● **TASK OBJECTIVE**
Identify all lines in the listing that include the word "from", and copy them out.

(Parts and joints as JSON)
* * * * * * * * *

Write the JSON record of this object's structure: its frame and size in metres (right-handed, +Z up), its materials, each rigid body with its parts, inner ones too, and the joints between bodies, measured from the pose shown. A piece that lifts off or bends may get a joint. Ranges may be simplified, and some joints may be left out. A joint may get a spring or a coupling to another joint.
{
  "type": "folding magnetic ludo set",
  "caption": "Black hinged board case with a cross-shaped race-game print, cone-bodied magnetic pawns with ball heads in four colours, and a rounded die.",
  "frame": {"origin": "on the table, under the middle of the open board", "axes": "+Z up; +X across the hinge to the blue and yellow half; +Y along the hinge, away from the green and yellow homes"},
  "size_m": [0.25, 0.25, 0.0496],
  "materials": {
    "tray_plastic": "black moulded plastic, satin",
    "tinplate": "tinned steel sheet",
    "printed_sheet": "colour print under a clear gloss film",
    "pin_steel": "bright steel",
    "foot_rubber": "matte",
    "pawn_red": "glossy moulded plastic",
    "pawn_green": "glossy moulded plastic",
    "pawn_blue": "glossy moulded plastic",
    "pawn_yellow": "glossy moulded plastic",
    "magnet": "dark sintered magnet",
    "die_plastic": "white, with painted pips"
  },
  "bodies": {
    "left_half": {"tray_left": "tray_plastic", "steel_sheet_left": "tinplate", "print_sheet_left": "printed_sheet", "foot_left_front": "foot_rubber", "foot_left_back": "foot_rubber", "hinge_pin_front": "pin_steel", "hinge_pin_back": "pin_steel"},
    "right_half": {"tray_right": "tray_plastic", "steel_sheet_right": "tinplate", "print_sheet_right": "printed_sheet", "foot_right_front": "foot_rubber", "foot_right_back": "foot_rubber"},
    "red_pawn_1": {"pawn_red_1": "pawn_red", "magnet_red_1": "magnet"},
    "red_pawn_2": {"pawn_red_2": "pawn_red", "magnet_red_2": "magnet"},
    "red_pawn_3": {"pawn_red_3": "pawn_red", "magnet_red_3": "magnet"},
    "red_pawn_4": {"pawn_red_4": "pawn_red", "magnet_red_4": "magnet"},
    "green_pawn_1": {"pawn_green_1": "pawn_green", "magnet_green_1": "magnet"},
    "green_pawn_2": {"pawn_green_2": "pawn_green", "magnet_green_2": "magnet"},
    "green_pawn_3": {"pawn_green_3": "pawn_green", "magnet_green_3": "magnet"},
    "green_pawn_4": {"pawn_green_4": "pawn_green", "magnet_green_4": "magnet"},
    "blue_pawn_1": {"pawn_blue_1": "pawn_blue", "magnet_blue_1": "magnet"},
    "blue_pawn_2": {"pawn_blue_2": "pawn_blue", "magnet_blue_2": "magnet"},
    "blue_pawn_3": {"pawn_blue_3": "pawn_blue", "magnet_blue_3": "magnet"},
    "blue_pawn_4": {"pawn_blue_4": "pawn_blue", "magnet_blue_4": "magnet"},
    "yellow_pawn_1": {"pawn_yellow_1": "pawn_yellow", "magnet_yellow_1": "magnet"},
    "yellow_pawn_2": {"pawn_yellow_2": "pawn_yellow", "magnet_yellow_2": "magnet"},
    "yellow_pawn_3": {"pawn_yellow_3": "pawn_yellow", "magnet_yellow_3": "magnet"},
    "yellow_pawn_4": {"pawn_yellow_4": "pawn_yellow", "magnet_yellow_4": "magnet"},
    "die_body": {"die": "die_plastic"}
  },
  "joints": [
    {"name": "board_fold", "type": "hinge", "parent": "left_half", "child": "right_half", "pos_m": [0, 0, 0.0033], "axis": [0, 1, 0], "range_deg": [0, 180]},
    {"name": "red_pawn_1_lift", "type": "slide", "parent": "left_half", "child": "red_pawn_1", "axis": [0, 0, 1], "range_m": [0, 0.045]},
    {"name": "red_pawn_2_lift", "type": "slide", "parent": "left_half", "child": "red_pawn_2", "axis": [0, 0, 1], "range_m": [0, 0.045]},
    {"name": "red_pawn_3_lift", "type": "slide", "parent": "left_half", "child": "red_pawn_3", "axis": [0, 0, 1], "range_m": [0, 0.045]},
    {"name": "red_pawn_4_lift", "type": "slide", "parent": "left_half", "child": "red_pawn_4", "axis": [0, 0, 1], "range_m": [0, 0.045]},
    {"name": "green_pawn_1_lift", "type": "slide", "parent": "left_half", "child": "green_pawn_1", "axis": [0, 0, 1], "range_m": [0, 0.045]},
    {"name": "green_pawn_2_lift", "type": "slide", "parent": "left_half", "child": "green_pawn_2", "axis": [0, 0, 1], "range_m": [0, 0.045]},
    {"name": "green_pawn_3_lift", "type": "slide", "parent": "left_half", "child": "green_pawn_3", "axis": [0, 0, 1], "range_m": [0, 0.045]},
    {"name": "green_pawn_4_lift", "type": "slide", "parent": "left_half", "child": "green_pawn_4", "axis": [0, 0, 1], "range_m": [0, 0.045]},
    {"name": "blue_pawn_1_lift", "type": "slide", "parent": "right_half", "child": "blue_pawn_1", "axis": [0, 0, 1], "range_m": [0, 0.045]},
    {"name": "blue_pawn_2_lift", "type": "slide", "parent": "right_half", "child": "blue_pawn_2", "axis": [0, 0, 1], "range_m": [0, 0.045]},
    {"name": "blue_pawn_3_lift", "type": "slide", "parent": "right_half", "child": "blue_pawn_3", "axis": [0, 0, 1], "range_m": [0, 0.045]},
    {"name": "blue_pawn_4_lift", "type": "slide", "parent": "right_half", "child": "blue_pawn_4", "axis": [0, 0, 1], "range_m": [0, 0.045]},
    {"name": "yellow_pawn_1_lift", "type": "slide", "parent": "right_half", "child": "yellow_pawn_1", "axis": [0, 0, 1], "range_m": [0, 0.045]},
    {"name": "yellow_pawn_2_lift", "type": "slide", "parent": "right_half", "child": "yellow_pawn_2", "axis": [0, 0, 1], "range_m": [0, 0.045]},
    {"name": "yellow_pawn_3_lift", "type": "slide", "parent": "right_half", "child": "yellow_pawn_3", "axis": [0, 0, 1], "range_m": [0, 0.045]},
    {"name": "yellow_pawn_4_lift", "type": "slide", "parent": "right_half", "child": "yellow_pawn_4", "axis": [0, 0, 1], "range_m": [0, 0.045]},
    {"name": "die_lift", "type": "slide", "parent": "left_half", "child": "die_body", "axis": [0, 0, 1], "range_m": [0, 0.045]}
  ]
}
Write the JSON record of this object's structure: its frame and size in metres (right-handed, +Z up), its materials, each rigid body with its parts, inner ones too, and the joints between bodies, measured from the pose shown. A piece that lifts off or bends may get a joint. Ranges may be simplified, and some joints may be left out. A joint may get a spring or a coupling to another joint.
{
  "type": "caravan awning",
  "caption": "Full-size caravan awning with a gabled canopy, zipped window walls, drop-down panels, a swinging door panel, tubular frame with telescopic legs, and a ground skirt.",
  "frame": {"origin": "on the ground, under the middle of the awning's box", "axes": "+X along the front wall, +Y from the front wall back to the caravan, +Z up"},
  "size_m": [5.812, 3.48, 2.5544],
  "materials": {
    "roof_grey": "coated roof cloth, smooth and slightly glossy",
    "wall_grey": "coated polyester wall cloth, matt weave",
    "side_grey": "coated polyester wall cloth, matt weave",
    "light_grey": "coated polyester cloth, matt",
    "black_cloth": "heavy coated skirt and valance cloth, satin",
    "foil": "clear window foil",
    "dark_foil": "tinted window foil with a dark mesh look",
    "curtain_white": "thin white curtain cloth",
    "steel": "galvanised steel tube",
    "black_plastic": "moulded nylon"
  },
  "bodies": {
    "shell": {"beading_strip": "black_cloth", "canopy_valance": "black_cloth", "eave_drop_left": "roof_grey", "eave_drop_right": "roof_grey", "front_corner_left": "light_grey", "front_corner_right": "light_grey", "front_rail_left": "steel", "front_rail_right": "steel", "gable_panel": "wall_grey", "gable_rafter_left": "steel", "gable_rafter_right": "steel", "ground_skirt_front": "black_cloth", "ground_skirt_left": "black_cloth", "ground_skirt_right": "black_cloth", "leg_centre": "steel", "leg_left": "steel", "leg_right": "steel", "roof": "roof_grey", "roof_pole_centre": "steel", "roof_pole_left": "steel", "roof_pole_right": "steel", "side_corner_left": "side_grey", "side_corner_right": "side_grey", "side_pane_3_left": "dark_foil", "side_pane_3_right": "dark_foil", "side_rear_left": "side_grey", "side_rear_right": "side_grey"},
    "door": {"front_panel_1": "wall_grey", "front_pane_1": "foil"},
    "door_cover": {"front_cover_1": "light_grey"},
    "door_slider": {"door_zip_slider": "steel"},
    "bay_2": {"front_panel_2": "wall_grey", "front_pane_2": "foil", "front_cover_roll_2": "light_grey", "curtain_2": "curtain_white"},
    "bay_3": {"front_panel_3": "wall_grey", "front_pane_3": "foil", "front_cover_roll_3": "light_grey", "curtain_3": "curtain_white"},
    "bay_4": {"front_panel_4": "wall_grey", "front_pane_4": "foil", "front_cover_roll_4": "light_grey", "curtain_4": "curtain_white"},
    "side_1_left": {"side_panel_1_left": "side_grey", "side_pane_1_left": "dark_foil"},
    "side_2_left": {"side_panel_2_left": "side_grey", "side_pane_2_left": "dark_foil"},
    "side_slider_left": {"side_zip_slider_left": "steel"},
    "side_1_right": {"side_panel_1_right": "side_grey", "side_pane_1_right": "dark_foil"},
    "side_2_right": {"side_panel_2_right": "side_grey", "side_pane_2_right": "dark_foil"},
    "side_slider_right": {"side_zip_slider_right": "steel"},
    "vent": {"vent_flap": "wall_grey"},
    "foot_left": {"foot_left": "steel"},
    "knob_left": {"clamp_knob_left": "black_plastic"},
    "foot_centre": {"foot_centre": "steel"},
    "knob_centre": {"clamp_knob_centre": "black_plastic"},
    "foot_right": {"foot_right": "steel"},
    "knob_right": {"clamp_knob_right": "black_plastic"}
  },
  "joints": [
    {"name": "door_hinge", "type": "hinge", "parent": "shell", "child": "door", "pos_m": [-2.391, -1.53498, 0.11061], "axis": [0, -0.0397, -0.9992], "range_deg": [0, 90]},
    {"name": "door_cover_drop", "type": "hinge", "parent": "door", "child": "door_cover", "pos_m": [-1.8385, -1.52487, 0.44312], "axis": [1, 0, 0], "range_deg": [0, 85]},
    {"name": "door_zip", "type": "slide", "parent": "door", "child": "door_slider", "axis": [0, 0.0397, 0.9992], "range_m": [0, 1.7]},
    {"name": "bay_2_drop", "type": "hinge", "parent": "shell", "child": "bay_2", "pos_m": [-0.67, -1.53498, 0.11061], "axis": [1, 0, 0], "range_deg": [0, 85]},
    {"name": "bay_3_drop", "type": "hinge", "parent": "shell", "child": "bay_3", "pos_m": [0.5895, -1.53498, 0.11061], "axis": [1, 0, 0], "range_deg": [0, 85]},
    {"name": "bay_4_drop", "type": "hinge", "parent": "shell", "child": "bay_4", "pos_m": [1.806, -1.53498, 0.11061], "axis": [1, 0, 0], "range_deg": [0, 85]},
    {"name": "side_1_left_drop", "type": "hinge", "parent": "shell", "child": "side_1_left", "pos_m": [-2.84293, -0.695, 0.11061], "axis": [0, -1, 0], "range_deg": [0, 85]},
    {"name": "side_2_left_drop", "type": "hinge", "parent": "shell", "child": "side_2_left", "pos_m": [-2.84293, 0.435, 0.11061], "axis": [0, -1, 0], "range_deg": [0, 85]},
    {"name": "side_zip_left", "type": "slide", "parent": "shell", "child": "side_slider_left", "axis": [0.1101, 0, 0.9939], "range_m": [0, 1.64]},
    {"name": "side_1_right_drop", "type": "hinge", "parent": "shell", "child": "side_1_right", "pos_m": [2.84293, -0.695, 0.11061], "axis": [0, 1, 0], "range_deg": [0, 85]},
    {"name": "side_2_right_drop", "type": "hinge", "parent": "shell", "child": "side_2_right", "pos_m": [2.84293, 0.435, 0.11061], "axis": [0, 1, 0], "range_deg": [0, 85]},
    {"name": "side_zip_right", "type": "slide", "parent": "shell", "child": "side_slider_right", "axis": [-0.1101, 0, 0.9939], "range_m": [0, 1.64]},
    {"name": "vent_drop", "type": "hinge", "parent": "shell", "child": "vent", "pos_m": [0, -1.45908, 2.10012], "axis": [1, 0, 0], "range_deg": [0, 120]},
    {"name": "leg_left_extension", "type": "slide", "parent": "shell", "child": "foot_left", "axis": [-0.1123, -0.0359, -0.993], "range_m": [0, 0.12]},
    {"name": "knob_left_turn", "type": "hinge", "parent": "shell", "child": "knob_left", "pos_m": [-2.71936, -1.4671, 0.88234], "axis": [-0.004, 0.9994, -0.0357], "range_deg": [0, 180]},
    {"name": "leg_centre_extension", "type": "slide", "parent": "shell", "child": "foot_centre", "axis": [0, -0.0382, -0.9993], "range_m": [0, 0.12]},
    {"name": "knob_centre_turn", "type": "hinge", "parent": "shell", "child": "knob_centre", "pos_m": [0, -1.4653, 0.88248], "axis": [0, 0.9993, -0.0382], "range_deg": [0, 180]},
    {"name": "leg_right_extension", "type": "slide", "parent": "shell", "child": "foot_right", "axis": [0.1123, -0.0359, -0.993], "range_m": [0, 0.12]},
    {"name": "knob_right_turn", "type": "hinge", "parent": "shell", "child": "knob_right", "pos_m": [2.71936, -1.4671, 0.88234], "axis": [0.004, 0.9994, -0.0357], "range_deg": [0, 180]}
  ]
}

* * * * * * * * *

● **EXERCISE OUTPUT**
Write the JSON record of this object's structure: its frame and size in metres (right-handed, +Z up), its materials, each rigid body with its parts, inner ones too, and the joints between bodies, measured from the pose shown. A piece that lifts off or bends may get a joint. Ranges may be simplified, and some joints may be left out. A joint may get a spring or a coupling to another joint.
  "frame": {"origin": "on the table, under the middle of the open board", "axes": "+Z up; +X across the hinge to the blue and yellow half; +Y along the hinge, away from the green and yellow homes"},
Write the JSON record of this object's structure: its frame and size in metres (right-handed, +Z up), its materials, each rigid body with its parts, inner ones too, and the joints between bodies, measured from the pose shown. A piece that lifts off or bends may get a joint. Ranges may be simplified, and some joints may be left out. A joint may get a spring or a coupling to another joint.
  "frame": {"origin": "on the ground, under the middle of the awning's box", "axes": "+X along the front wall, +Y from the front wall back to the caravan, +Z up"},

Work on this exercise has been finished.